ESRL/PSD Seminar Series
PSD Flash Seminars: Hot on the trail of the elusive eastward inertio-gravity wave.
NOAA/ESRL PSD Climate Analysis Branch
Mixed Rossby-gravity (MRG) waves were the first waves predicted by Matsuno's equatorial shallow water theory to be observed in the atmosphere. Hundreds of papers have been written on this important mode, starting with the pioneering work of Yanai and collaborators in the 1960's. MRG waves are the dominant control of synoptic scale convective activity over the Pacific, act as seeds for typhoons, and comprise an integral portion of the convective activity within the Madden-Julian Oscillation. MRG waves comprise the westward propagating branch of the inertio-gravity wave continuum from shallow water theory, and their signals in space-time spectra of equatorial cloudiness and vorticity merge with those of the eastward inertio-gravity (EIG) mode. Although the spectral signals for both MRG and EIG waves are very strong in the time mean, there are virtually no studies in the literature on convectively coupled EIG waves.
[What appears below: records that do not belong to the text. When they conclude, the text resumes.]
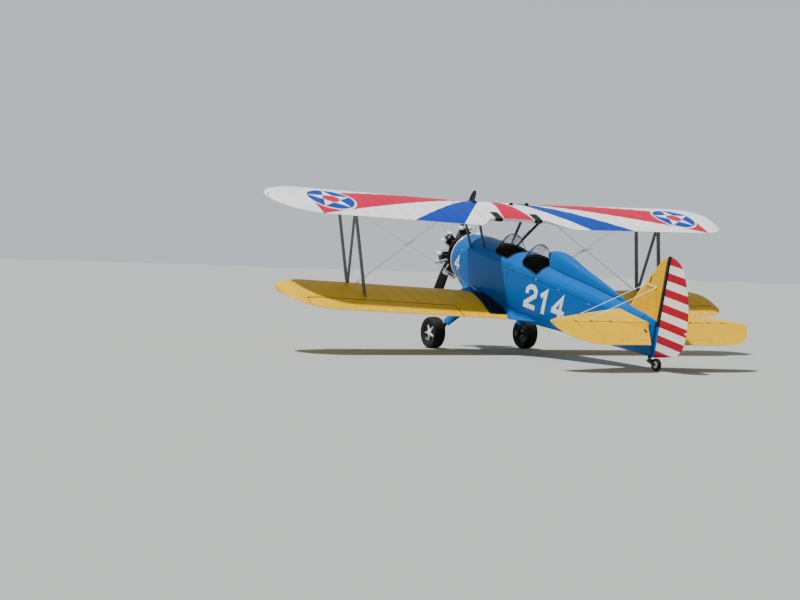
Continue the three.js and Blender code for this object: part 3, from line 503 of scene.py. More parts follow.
def paint_figures(name, side, text, start, foot, high, wide, thick, gap, slant):
    """Figures on one side; start is their forward end on the port side and foot their lower edge."""
    whole = len(text) * wide + (len(text) - 1) * gap
    parts = []
    for k, figure in enumerate(text):
        for path in STROKES[figure]:
            line = [(thick / 2 + k * (wide + gap) + u * (wide - thick), thick / 2 + v * (high - thick))
                    for u, v in path]
            points, faces = stroke(line, thick)
            placed = []
            for along, rise in points:
                run = along + slant * rise
                y = start + run if side > 0 else start + whole - run
                placed.append((side * side_x(y, foot + rise, PAINT_RISE), y, foot + rise))
            parts.append((placed, faces))
    piece(name, merge(*parts), white_figure, sharp=60)


for word, side in SIDES:
    paint_figures(f"figures_{word}", side, **SIDE_FIGURES)
    paint_figures(f"cowl_figure_{word}", side, **COWL_FIGURE)

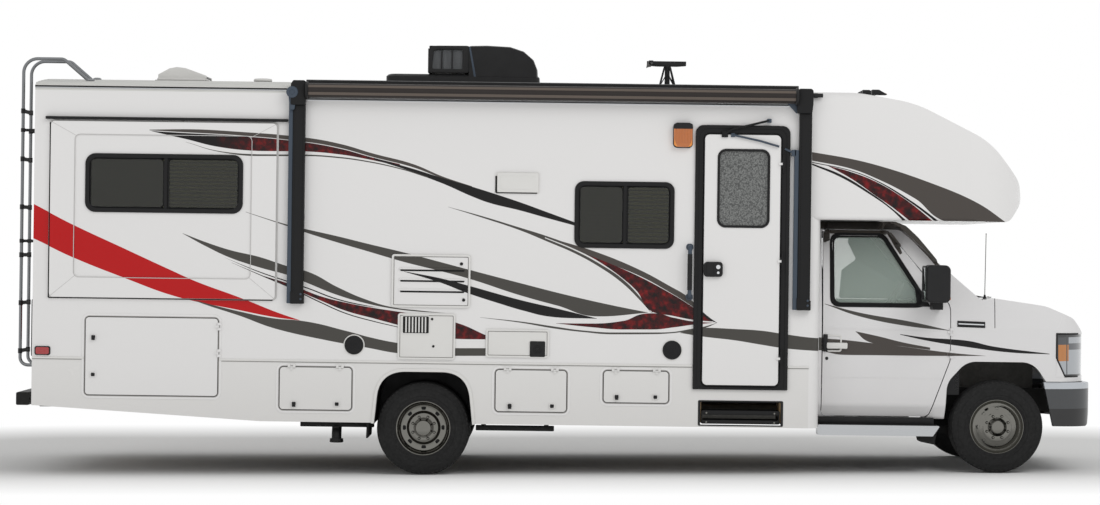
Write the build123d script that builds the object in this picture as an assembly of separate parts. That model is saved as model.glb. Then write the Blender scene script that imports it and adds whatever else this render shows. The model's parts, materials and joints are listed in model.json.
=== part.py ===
"""Class C motorhome on a cutaway van chassis, as an assembly of separate pieces.

Body frame while modelling, in millimetres: X forward from the front axle, Y to the driver's (left) side,
Z up from the ground under the front axle. The body sits nose down by RAKE, so every piece is turned about
the front axle's ground point and shifted to the middle of the vehicle before it is written.
The kerb side, with the entry door, is the right side, at negative Y.
"""

from build123d import *
import math
import os

# ---------------------------------------------------------------- stance and wheels
RAKE = 0.75  # degrees the body sits nose down
WHEELBASE = 4470.0
FRONT_AXLE_X = 3445.0  # front axle from the middle of the overall length
TYRE_R = 360.0
TYRE_HALF_W = 112.5
BEAD_HALF_W = 84.0
RIM_R = 203.0  # bead seat radius
FLANGE_R = 220.0
FRONT_TRACK_Y = 881.0  # wheel centre plane
KINGPIN_Y = 820.0
TWIN_OUTER_Y = 1078.0
TWIN_INNER_Y = 813.0
STEER_R = 15.0  # kingpin radius
SPINDLE_R = 25.0
BEARING_FIT = 0.05  # radial running clearance of pins, spindles and hubs

# ---------------------------------------------------------------- coach body
HALF_W = 1270.0
WALL_T = 50.0
REAR_X = -7495.0
SEAM_X = -1505.0  # front edge of the coach walls
BELT_Z = 803.0  # lower edge of the walls
FLOOR_T = 50.0
EAVES_Z = 2878.0  # underside of the roof panel
ROOF_EDGE_Z = EAVES_Z + 60.0
ROOF_CROWN = 80.0
CAP_H = 982.0  # height of the cab-over cap for which its corner radii are drawn
SKIRT_T = 30.0
SKIRT_Z = 345.0
SKIRT_REAR_Z = 447.0
SKIRT_KNEE_X = -5729.0
GAP = 6.0  # running gap round doors and lids
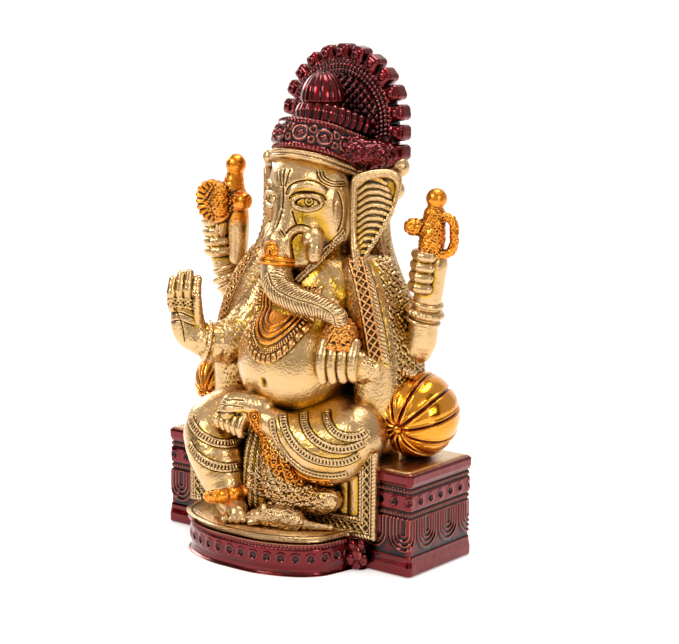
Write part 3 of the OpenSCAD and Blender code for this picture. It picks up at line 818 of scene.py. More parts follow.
def step_plan(inset=0.0):
    """The step's outline, from one cusp round the front to the other."""
    reach, half = -STEP_FRONT, STEP_HALF
    knots = [(half + 5.5, FRONT - 1), (half + 1.5, FRONT - 3.5), (half, -33), (half - 3, -43), (half - 11, -50.5),
             (half - 25, -reach + 1), (0, -reach)]
    knots = knots + [(-x, y) for x, y in knots[-2::-1]]
    line = curve([(x, y, 0) for x, y in knots], 1.0)[:, :2]
    line = np.vstack([line, [[-half - 5.5, FRONT + 4], [half + 5.5, FRONT + 4]]])
    middle = np.array([0, -30.0])
    away = line - middle
    return middle + away * (1 - inset / np.linalg.norm(away, axis=1, keepdims=True))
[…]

We present evidence that, despite the fact that MRG circulations are dominant in the tropics, the convective activity associated with the EIG branch should not be considered to be independent from MRG activity for much of the time. The resulting interference between the MRG and EIG waves results in strong standing anomalies in convection of opposite sign across the equator within the ITCZ and SPCZ. These antisymmetric oscillations occur on the 3-6 day time scale and are unique to the west Pacific warm pool, the only region of the globe with a true double ITCZ.